---- MATERIAL PROVIDED
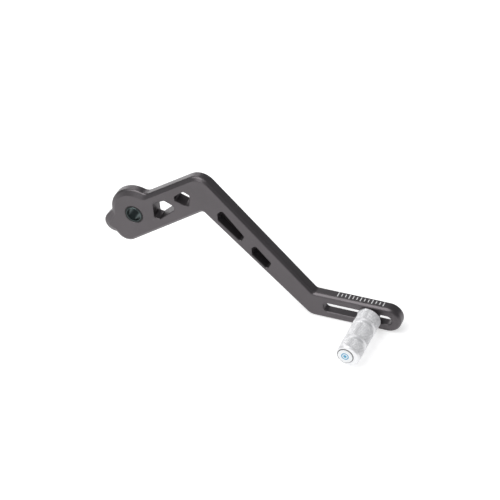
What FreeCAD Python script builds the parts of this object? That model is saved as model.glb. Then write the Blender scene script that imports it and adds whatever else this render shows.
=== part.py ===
import FreeCAD, Part
import math
import os

import Sketcher

# Gear shift lever for a motorcycle, in millimetres.
# X runs along the slotted limb towards the toe peg, Y into the bike, Z up.
# The origin is on the pivot axis, in the plane of the arm's outer face.

V = FreeCAD.Vector
doc = FreeCAD.newDocument("shift_lever")
sheet = doc.addObject("Spreadsheet::Sheet", "Sheet")

SIZES = [
    # milled arm
    ("plate_thick", 7.5, "thickness of the milled plate"),
    ("bevel_depth", 1.7, "depth of the wide bevel round the outer face"),
    ("bevel_round", 1.0, "rounding of the line between bevel and outer face"),
    ("side_round", 1.6, "rounding of the line between bevel and side"),
    ("rear_bevel", 0.8, "bevel round the rear face"),
    ("edge_break", 0.35, "small chamfer on slot and window edges"),
    ("hub_left_reach", 15.6, "pivot axis to the left side of the hub"),
    ("hub_top_reach", 17.4, "pivot axis to the top side of the hub"),
    ("hub_low_reach", 22.1, "pivot axis to the hub's lower left side"),
    ("first_top_reach", 8.5, "pivot axis to the first limb's top side"),
    ("first_low_reach", 15.7, "pivot axis to the first limb's bottom side"),
    ("slope_top_reach", 60.85, "pivot axis to the sloping limb's top side"),
    ("slope_low_reach", -40.8, "pivot axis to the sloping limb's bottom side"),
    ("boss_radius", 13.8, "rear boss round the pivot bore"),
    ("boss_height", 2.0, "how far the rear boss stands out"),
    ("bore_radius", 5.9, "pivot bore in the arm"),
    ("lug_radius", 7.0, "round end of the linkage lug"),
    ("lug_along", -14.5, "linkage lug centre, X"),
    ("lug_up", -10.5, "linkage lug centre, Z"),
    ("link_hole_radius", 2.5, "tapped M6 hole for the linkage ball stud"),
    ("link_hole_depth", 6.0, "depth of that hole, from the rear"),
    ("limb_half", 8.5, "half height of the slotted limb"),
    ("limb_level", -39.7, "centre line of the slotted limb, Z"),
    ("limb_end", 171.0, "tip of the slotted limb, X"),
    ("slot_half", 3.1, "half height of the adjusting slot"),
    ("slot_start", 125.0, "centre of the slot's inner round, X"),
    ("slot_finish", 162.3, "centre of the slot's outer round, X"),
    ("slot_flat", 0.01, "flat left between the two arcs at each end of the slot"),
    ("track_half", 5.5, "half height of the nut's track, cut into the rear face along the slot"),
    ("track_depth", 1.9, "depth of that track"),
    ("track_round", 2.7, "corner radius of that track"),
    ("track_past", 3.8, "how far the track reaches past the centres of the slot's rounds"),
    ("window_round_inner", 2.0, "corner radius of the inner window"),
    ("window_round_outer", 1.6, "corner radius of the outer window"),
    ("window_taper", 9.0, "taper of the two windows, in degrees"),
    ("pocket_round", 1.5, "corner radius of the two blind pockets"),
    ("pocket_depth", 5.8, "depth of the two blind pockets"),
    # pivot
    ("seal_width", 1.2, "width of each dust seal"),
    ("seal_sunk", 0.1, "how far each dust seal sits inside the bore's mouth"),
    ("seal_inner", 5.3, "inner radius of each dust seal"),
    ("bush_inner", 5.14, "inner radius of the pivot bush"),
    ("sleeve_outer", 5.1, "outer radius of the clamp sleeve"),
    ("sleeve_inner", 4.55, "inner radius of the clamp sleeve, for a 9 mm shoulder screw"),
    ("sleeve_proud", 0.1, "how far the sleeve stands out at each end"),
    ("turned_edge", 0.2, "small chamfer on the sleeve and the peg's washer"),
    # toe peg and its fixing
    ("bolt_along", 150.6, "peg bolt axis, X"),
    ("peg_offset", 1.4, "distance from the bolt axis to the peg's centre"),
    ("peg_radius", 7.4, "outer radius of the toe peg"),
    ("peg_length", 37.1, "length of the toe peg"),
    ("peg_edge", 0.9, "chamfer at both ends of the peg"),
    ("groove_width", 3.4, "width of the two necks between the grip bands"),
    ("groove_first", 0.3, "middle of the first neck, as a share of the peg's length"),
    ("groove_second", 0.72, "middle of the second neck, as a share of the peg's length"),
    ("groove_depth", 0.9, "depth of those necks"),
    ("groove_shoulder", 0.63, "length of the slope at each side of a neck"),
    ("shim_thick", 1.0, "washer between the peg and the arm"),
    ("shim_radius", 6.5, "outer radius of that washer"),
    ("bolt_radius", 3.0, "M6 bolt"),
    ("clear_radius", 3.2, "clearance bore for the bolt"),
    ("well_radius", 5.15, "bore for the bolt head and the cap"),
    ("well_floor", -20.0, "seat of the bolt head in the peg, Y"),
    ("head_radius", 4.9, "bolt head"),
    ("head_height", 6.0, "bolt head"),
    ("head_edge", 0.5, "chamfer of the bolt head"),
    ("hex_flats", 5.0, "hexagon socket, across flats"),
    ("hex_depth", 3.0, "depth of that socket"),
    ("lock_thick", 1.2, "spring washer under the bolt head"),
    ("bolt_tip", 9.2, "end of the bolt, Y"),
    ("tip_edge", 0.6, "chamfer at the end of the bolt"),
    ("nut_thick", 3.0, "flange of the slot nut"),
    ("nut_length", 10.6, "flange of the slot nut, along the slot"),
    ("nut_height", 10.6, "flange of the slot nut, across the slot"),
    ("nut_round", 2.5, "corner radius of that flange"),
    ("nut_hole", 3.03, "thread of the slot nut, as a plain bore"),
    ("tongue_length", 9.0, "tongue that keeps the nut from turning"),
    ("tongue_half", 3.0, "half height of the tongue"),
    ("tongue_depth", 3.0, "how far the tongue reaches into the slot"),
    # cap in the end of the peg
    ("cap_radius", 5.09, "cap body"),
    ("cap_length", 5.0, "cap body"),
    ("cap_proud", 0.3, "how far the cap stands out of the peg"),
    ("cap_edge", 0.3, "chamfer at both ends of the cap"),
    ("ring_place", 0.55, "O-ring groove, as a share of the cap's length"),
    ("ring_wire", 0.5, "half thickness of the cap's O-ring"),
    ("ring_slack", 0.01, "how much thinner the O-ring is than its groove, in radius"),
    ("badge_radius", 4.6, "round badge on the cap"),
    ("badge_thick", 0.6, "round badge on the cap"),
    ("badge_sunk", 0.4, "depth of the badge's seat in the cap"),
    ("badge_edge", 0.15, "chamfer of the badge"),
]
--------
- [REQUIRED TASK]
Could you quote the material above in full, exactly as it stands?

- [SOLUTION TO THE EXERCISE]
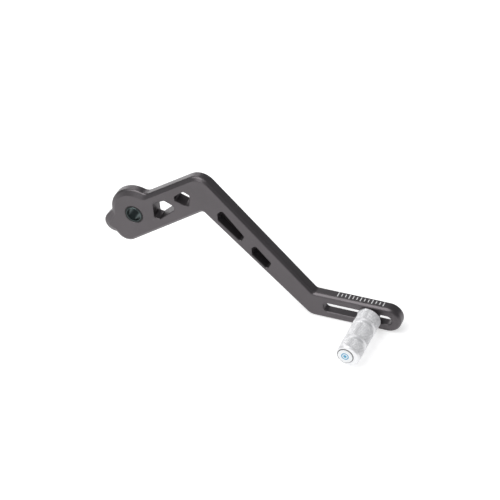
What FreeCAD Python script builds the parts of this object? That model is saved as model.glb. Then write the Blender scene script that imports it and adds whatever else this render shows.
=== part.py ===
import FreeCAD, Part
import math
import os

import Sketcher

# Gear shift lever for a motorcycle, in millimetres.
# X runs along the slotted limb towards the toe peg, Y into the bike, Z up.
# The origin is on the pivot axis, in the plane of the arm's outer face.

V = FreeCAD.Vector
doc = FreeCAD.newDocument("shift_lever")
sheet = doc.addObject("Spreadsheet::Sheet", "Sheet")

SIZES = [
    # milled arm
    ("plate_thick", 7.5, "thickness of the milled plate"),
    ("bevel_depth", 1.7, "depth of the wide bevel round the outer face"),
    ("bevel_round", 1.0, "rounding of the line between bevel and outer face"),
    ("side_round", 1.6, "rounding of the line between bevel and side"),
    ("rear_bevel", 0.8, "bevel round the rear face"),
    ("edge_break", 0.35, "small chamfer on slot and window edges"),
    ("hub_left_reach", 15.6, "pivot axis to the left side of the hub"),
    ("hub_top_reach", 17.4, "pivot axis to the top side of the hub"),
    ("hub_low_reach", 22.1, "pivot axis to the hub's lower left side"),
    ("first_top_reach", 8.5, "pivot axis to the first limb's top side"),
    ("first_low_reach", 15.7, "pivot axis to the first limb's bottom side"),
    ("slope_top_reach", 60.85, "pivot axis to the sloping limb's top side"),
    ("slope_low_reach", -40.8, "pivot axis to the sloping limb's bottom side"),
    ("boss_radius", 13.8, "rear boss round the pivot bore"),
    ("boss_height", 2.0, "how far the rear boss stands out"),
    ("bore_radius", 5.9, "pivot bore in the arm"),
    ("lug_radius", 7.0, "round end of the linkage lug"),
    ("lug_along", -14.5, "linkage lug centre, X"),
    ("lug_up", -10.5, "linkage lug centre, Z"),
    ("link_hole_radius", 2.5, "tapped M6 hole for the linkage ball stud"),
    ("link_hole_depth", 6.0, "depth of that hole, from the rear"),
    ("limb_half", 8.5, "half height of the slotted limb"),
    ("limb_level", -39.7, "centre line of the slotted limb, Z"),
    ("limb_end", 171.0, "tip of the slotted limb, X"),
    ("slot_half", 3.1, "half height of the adjusting slot"),
    ("slot_start", 125.0, "centre of the slot's inner round, X"),
    ("slot_finish", 162.3, "centre of the slot's outer round, X"),
    ("slot_flat", 0.01, "flat left between the two arcs at each end of the slot"),
    ("track_half", 5.5, "half height of the nut's track, cut into the rear face along the slot"),
    ("track_depth", 1.9, "depth of that track"),
    ("track_round", 2.7, "corner radius of that track"),
    ("track_past", 3.8, "how far the track reaches past the centres of the slot's rounds"),
    ("window_round_inner", 2.0, "corner radius of the inner window"),
    ("window_round_outer", 1.6, "corner radius of the outer window"),
    ("window_taper", 9.0, "taper of the two windows, in degrees"),
    ("pocket_round", 1.5, "corner radius of the two blind pockets"),
    ("pocket_depth", 5.8, "depth of the two blind pockets"),
    # pivot
    ("seal_width", 1.2, "width of each dust seal"),
    ("seal_sunk", 0.1, "how far each dust seal sits inside the bore's mouth"),
    ("seal_inner", 5.3, "inner radius of each dust seal"),
    ("bush_inner", 5.14, "inner radius of the pivot bush"),
    ("sleeve_outer", 5.1, "outer radius of the clamp sleeve"),
    ("sleeve_inner", 4.55, "inner radius of the clamp sleeve, for a 9 mm shoulder screw"),
    ("sleeve_proud", 0.1, "how far the sleeve stands out at each end"),
    ("turned_edge", 0.2, "small chamfer on the sleeve and the peg's washer"),
    # toe peg and its fixing
    ("bolt_along", 150.6, "peg bolt axis, X"),
    ("peg_offset", 1.4, "distance from the bolt axis to the peg's centre"),
    ("peg_radius", 7.4, "outer radius of the toe peg"),
    ("peg_length", 37.1, "length of the toe peg"),
    ("peg_edge", 0.9, "chamfer at both ends of the peg"),
    ("groove_width", 3.4, "width of the two necks between the grip bands"),
    ("groove_first", 0.3, "middle of the first neck, as a share of the peg's length"),
    ("groove_second", 0.72, "middle of the second neck, as a share of the peg's length"),
    ("groove_depth", 0.9, "depth of those necks"),
    ("groove_shoulder", 0.63, "length of the slope at each side of a neck"),
    ("shim_thick", 1.0, "washer between the peg and the arm"),
    ("shim_radius", 6.5, "outer radius of that washer"),
    ("bolt_radius", 3.0, "M6 bolt"),
    ("clear_radius", 3.2, "clearance bore for the bolt"),
    ("well_radius", 5.15, "bore for the bolt head and the cap"),
    ("well_floor", -20.0, "seat of the bolt head in the peg, Y"),
    ("head_radius", 4.9, "bolt head"),
    ("head_height", 6.0, "bolt head"),
    ("head_edge", 0.5, "chamfer of the bolt head"),
    ("hex_flats", 5.0, "hexagon socket, across flats"),
    ("hex_depth", 3.0, "depth of that socket"),
    ("lock_thick", 1.2, "spring washer under the bolt head"),
    ("bolt_tip", 9.2, "end of the bolt, Y"),
    ("tip_edge", 0.6, "chamfer at the end of the bolt"),
    ("nut_thick", 3.0, "flange of the slot nut"),
    ("nut_length", 10.6, "flange of the slot nut, along the slot"),
    ("nut_height", 10.6, "flange of the slot nut, across the slot"),
    ("nut_round", 2.5, "corner radius of that flange"),
    ("nut_hole", 3.03, "thread of the slot nut, as a plain bore"),
    ("tongue_length", 9.0, "tongue that keeps the nut from turning"),
    ("tongue_half", 3.0, "half height of the tongue"),
    ("tongue_depth", 3.0, "how far the tongue reaches into the slot"),
    # cap in the end of the peg
    ("cap_radius", 5.09, "cap body"),
    ("cap_length", 5.0, "cap body"),
    ("cap_proud", 0.3, "how far the cap stands out of the peg"),
    ("cap_edge", 0.3, "chamfer at both ends of the cap"),
    ("ring_place", 0.55, "O-ring groove, as a share of the cap's length"),
    ("ring_wire", 0.5, "half thickness of the cap's O-ring"),
    ("ring_slack", 0.01, "how much thinner the O-ring is than its groove, in radius"),
    ("badge_radius", 4.6, "round badge on the cap"),
    ("badge_thick", 0.6, "round badge on the cap"),
    ("badge_sunk", 0.4, "depth of the badge's seat in the cap"),
    ("badge_edge", 0.15, "chamfer of the badge"),
]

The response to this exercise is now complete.